It was May, 1899, when Clemens and his family left Vienna.  They spent a summer in Sweden on account of the health of Jean Clemens, and located in London apartments—­30 Wellington Court—­for the winter.  Then followed a summer at beautiful Dollis Hill, an old house where Gladstone had often visited, on a shady hilltop just outside of London.  The city had not quite enclosed the place then, and there were spreading oaks, a pond with lily-pads, and wide spaces of grassy lawn.  The place to-day is converted into a public garden called Gladstone Park.  Writing to Twichell in mid-summer, Clemens said: 

“I am the only person who is ever in the house in the daytime, but I am working, and deep in the luxury of it.  But there is one tremendous defect.  Levy is all so enchanted with the place and so in love with it that she doesn’t know how she is going to tear herself away from it.”

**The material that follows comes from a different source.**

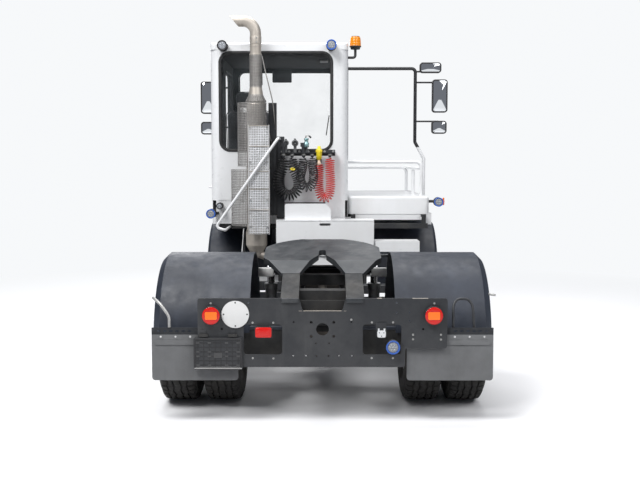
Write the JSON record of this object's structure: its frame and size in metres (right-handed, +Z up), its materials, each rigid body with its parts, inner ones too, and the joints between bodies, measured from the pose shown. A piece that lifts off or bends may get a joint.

However, there was one still greater attraction than Dollis Hill, and that was America—­home.  Mark Twain at sixty-five and a free man once more had decided to return to his native land.  They closed Dollis Hill at the end of September, and October 6, 1900, sailed on the Minnehaha for New York, bidding good-by, as Mark Twain believed, and hoped, to foreign travel.  Nine days later, to a reporter who greeted him on the ship, he said: 

   “If I ever get ashore I am going to break both of my legs so I can’t
   get away again.”

LV.

A PROPHET AT HOME

New York tried to outdo Vienna and London in honoring Mark Twain.  Every newspaper was filled with the story of his great fight against debt, and his triumph.  “He had behaved like Walter Scott,” writes Howells, “as millions rejoiced to know who had not known how Walter Scott behaved till they knew it was like Clemens.”  Clubs and societies vied with one another in offering him grand entertainments.  Literary and lecture proposals poured in.  He was offered at the rate of a dollar a word for his writing—­he could name his own terms for lectures.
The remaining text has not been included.